Prompt :: Copy exactly the lines of the material below that run from the one containing "make_gasket()" through the one containing "before = set(bpy.data.objects)". Copy no other lines.
Start
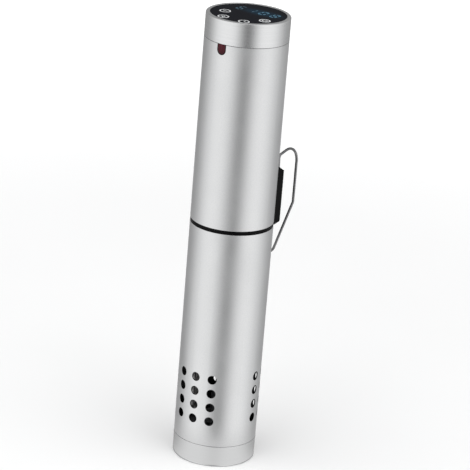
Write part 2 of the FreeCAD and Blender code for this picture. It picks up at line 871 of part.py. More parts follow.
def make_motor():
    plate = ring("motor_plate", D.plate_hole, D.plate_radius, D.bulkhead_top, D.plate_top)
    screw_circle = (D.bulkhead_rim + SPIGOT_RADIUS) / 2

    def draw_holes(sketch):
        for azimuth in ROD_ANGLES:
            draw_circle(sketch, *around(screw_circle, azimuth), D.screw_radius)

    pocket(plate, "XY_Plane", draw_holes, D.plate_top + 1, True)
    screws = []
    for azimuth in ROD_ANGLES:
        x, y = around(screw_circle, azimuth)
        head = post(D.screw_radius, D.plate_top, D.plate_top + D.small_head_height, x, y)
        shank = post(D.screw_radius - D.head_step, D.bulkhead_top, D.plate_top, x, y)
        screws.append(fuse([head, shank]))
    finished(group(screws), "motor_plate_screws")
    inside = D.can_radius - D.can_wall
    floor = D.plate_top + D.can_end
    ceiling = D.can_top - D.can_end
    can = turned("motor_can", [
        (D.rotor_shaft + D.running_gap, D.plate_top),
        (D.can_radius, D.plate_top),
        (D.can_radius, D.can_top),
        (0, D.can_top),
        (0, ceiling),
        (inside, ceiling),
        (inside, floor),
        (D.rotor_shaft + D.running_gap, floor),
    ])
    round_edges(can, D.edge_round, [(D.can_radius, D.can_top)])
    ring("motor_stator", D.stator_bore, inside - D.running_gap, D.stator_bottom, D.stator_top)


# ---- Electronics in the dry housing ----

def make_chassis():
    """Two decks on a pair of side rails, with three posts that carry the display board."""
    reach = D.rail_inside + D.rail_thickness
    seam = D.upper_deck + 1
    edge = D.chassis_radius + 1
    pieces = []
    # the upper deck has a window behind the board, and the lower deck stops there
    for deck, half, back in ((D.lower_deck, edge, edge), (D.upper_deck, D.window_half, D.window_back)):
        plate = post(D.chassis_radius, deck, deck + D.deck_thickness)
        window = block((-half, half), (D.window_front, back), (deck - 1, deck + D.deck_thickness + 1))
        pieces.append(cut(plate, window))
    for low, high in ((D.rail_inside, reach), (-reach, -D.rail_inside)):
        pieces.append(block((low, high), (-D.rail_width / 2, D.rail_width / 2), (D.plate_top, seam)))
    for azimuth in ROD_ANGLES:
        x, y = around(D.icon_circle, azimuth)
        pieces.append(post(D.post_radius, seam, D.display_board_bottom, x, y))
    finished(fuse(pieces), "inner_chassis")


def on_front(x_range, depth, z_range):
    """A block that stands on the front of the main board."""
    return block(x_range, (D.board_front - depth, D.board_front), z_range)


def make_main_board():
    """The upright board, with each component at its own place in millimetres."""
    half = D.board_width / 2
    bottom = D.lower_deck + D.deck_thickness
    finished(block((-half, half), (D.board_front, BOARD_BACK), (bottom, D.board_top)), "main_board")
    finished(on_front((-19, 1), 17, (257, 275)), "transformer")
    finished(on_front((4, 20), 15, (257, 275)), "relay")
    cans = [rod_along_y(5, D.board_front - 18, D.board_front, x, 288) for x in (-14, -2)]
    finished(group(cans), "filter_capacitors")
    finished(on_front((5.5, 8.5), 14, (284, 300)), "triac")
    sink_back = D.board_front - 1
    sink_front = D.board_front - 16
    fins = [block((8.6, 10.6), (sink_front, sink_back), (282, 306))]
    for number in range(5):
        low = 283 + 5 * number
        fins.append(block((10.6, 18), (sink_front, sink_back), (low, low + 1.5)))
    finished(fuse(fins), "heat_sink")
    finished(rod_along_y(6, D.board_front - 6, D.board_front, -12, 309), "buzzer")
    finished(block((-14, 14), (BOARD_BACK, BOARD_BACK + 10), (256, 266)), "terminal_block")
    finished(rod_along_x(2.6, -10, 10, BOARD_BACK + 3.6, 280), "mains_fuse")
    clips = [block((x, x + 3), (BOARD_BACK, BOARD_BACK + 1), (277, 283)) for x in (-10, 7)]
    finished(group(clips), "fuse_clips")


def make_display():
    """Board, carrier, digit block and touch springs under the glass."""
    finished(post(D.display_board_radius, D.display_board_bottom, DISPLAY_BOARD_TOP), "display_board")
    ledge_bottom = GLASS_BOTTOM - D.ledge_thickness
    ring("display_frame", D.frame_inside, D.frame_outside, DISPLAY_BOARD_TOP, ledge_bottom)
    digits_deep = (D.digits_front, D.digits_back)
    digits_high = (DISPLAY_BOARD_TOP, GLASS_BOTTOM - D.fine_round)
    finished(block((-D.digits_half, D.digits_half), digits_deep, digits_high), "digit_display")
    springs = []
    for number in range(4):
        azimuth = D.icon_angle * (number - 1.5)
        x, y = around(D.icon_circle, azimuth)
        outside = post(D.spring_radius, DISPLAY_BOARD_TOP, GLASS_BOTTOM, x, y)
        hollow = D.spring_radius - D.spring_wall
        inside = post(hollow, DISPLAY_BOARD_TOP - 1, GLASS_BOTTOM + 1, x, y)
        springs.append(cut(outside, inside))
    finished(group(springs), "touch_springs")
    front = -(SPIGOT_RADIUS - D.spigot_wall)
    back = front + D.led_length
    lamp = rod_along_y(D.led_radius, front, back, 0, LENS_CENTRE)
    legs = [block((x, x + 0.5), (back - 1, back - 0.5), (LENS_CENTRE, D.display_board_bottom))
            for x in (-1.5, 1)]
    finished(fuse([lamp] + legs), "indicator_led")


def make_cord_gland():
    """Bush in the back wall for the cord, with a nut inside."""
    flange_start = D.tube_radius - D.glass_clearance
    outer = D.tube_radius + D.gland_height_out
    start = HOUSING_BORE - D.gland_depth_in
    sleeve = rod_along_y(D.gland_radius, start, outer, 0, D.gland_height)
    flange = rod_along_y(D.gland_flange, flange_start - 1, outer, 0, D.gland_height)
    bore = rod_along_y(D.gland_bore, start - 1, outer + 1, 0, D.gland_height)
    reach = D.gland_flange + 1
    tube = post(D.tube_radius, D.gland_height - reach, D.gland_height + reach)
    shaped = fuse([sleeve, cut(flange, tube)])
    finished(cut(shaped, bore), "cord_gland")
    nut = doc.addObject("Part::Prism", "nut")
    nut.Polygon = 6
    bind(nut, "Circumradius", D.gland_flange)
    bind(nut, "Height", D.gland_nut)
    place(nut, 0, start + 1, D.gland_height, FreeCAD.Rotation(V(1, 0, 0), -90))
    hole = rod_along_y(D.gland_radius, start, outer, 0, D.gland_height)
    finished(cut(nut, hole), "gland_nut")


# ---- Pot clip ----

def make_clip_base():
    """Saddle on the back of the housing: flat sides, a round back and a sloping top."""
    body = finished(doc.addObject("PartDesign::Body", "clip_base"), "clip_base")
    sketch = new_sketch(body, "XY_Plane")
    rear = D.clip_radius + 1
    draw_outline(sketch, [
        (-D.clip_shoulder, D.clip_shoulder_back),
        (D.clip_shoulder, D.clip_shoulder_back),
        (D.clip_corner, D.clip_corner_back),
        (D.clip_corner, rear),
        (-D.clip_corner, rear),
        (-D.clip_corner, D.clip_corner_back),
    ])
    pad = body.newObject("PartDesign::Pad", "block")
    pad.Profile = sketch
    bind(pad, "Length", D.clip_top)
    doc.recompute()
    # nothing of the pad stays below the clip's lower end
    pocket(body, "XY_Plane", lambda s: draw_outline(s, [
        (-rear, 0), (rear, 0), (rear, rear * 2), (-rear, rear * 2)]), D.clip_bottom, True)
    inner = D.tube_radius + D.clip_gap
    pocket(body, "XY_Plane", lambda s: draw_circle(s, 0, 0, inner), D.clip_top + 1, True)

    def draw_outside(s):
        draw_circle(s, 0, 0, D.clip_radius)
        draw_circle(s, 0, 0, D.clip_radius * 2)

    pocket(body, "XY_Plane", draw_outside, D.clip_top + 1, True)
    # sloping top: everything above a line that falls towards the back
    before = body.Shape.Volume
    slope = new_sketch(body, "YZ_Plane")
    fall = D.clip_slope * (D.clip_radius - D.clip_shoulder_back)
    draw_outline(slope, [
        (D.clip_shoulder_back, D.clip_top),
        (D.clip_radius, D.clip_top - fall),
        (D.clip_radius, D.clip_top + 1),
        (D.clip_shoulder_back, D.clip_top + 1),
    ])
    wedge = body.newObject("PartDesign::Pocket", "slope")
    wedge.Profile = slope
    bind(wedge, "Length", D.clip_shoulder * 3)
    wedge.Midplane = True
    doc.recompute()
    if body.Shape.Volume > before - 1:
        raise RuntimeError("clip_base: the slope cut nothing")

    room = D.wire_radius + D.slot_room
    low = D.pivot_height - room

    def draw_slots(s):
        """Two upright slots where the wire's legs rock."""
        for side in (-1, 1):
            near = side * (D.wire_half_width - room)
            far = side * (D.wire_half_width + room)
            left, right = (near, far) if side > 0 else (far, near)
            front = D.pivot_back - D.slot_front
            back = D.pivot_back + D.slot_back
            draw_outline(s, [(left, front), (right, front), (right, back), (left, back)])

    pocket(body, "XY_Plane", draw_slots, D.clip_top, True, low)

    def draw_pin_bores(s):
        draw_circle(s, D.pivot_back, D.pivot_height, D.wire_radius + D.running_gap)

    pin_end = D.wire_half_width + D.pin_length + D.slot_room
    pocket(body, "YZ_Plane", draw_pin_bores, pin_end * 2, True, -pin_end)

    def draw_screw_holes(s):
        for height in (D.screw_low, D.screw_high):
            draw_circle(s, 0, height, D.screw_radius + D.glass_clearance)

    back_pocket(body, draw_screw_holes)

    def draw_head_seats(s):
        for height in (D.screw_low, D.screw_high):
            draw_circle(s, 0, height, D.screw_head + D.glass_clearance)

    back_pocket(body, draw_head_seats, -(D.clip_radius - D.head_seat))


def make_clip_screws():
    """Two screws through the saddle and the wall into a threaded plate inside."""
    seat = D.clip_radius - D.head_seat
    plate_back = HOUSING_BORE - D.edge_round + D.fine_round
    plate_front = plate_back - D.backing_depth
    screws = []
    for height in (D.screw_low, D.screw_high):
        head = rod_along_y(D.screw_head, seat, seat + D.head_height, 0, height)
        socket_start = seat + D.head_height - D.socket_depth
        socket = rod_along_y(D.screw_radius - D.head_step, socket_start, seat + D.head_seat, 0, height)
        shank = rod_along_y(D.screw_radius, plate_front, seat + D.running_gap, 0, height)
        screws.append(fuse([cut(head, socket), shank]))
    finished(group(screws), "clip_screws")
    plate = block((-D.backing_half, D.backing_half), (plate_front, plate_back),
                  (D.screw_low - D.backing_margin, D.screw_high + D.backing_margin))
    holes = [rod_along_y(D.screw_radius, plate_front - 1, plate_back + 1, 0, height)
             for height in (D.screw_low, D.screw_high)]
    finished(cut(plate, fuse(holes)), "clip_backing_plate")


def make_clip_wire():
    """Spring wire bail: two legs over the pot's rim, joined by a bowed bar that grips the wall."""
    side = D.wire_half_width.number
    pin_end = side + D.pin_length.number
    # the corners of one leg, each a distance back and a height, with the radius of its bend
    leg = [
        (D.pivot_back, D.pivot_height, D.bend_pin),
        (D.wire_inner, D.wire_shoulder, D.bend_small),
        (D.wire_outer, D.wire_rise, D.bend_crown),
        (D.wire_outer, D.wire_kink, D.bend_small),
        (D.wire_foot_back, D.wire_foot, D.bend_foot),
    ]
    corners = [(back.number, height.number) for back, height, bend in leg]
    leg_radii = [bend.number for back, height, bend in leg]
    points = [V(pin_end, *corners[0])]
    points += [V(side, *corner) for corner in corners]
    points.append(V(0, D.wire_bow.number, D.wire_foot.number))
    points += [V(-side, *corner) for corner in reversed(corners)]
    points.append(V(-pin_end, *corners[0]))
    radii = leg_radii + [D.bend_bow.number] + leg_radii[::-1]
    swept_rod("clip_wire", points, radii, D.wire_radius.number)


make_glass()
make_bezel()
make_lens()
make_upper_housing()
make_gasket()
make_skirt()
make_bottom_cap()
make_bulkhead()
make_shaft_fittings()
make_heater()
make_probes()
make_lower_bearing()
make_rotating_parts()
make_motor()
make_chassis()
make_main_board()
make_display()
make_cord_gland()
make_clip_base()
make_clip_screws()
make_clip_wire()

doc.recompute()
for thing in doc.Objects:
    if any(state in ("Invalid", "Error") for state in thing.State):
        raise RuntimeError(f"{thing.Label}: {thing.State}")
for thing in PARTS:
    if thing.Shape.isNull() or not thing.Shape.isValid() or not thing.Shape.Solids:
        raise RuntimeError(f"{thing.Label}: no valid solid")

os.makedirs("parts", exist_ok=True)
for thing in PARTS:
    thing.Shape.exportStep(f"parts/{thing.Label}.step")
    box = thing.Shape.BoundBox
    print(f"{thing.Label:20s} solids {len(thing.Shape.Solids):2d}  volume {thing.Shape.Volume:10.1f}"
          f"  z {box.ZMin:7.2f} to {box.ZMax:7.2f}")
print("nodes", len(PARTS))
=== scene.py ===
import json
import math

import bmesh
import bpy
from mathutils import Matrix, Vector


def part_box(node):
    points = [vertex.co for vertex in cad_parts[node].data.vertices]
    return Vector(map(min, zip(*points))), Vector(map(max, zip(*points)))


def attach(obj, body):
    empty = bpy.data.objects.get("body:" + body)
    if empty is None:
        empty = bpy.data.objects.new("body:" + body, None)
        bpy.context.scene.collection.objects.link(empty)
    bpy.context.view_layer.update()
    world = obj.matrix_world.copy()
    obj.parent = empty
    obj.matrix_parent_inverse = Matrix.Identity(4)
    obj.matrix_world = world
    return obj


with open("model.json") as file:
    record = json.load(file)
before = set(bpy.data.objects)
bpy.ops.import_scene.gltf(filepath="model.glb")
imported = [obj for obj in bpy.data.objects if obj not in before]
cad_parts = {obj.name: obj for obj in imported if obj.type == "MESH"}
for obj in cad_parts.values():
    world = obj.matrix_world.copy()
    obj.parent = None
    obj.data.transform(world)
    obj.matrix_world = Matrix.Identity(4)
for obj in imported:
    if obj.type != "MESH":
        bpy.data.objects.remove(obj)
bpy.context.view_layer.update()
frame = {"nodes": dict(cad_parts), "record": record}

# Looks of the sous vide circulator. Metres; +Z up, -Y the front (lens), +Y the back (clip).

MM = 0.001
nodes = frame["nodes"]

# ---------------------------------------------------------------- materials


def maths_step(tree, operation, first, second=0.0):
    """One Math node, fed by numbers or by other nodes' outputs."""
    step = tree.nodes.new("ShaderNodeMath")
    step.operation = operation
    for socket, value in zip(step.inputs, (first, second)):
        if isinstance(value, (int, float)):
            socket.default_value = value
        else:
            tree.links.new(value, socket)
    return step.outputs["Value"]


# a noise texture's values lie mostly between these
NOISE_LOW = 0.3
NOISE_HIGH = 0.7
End
Written answer ::
make_gasket()
make_skirt()
make_bottom_cap()
make_bulkhead()
make_shaft_fittings()
make_heater()
make_probes()
make_lower_bearing()
make_rotating_parts()
make_motor()
make_chassis()
make_main_board()
make_display()
make_cord_gland()
make_clip_base()
make_clip_screws()
make_clip_wire()

doc.recompute()
for thing in doc.Objects:
    if any(state in ("Invalid", "Error") for state in thing.State):
        raise RuntimeError(f"{thing.Label}: {thing.State}")
for thing in PARTS:
    if thing.Shape.isNull() or not thing.Shape.isValid() or not thing.Shape.Solids:
        raise RuntimeError(f"{thing.Label}: no valid solid")

os.makedirs("parts", exist_ok=True)
for thing in PARTS:
    thing.Shape.exportStep(f"parts/{thing.Label}.step")
    box = thing.Shape.BoundBox
    print(f"{thing.Label:20s} solids {len(thing.Shape.Solids):2d}  volume {thing.Shape.Volume:10.1f}"
          f"  z {box.ZMin:7.2f} to {box.ZMax:7.2f}")
print("nodes", len(PARTS))
=== scene.py ===
import json
import math

import bmesh
import bpy
from mathutils import Matrix, Vector


def part_box(node):
    points = [vertex.co for vertex in cad_parts[node].data.vertices]
    return Vector(map(min, zip(*points))), Vector(map(max, zip(*points)))


def attach(obj, body):
    empty = bpy.data.objects.get("body:" + body)
    if empty is None:
        empty = bpy.data.objects.new("body:" + body, None)
        bpy.context.scene.collection.objects.link(empty)
    bpy.context.view_layer.update()
    world = obj.matrix_world.copy()
    obj.parent = empty
    obj.matrix_parent_inverse = Matrix.Identity(4)
    obj.matrix_world = world
    return obj


with open("model.json") as file:
    record = json.load(file)
before = set(bpy.data.objects)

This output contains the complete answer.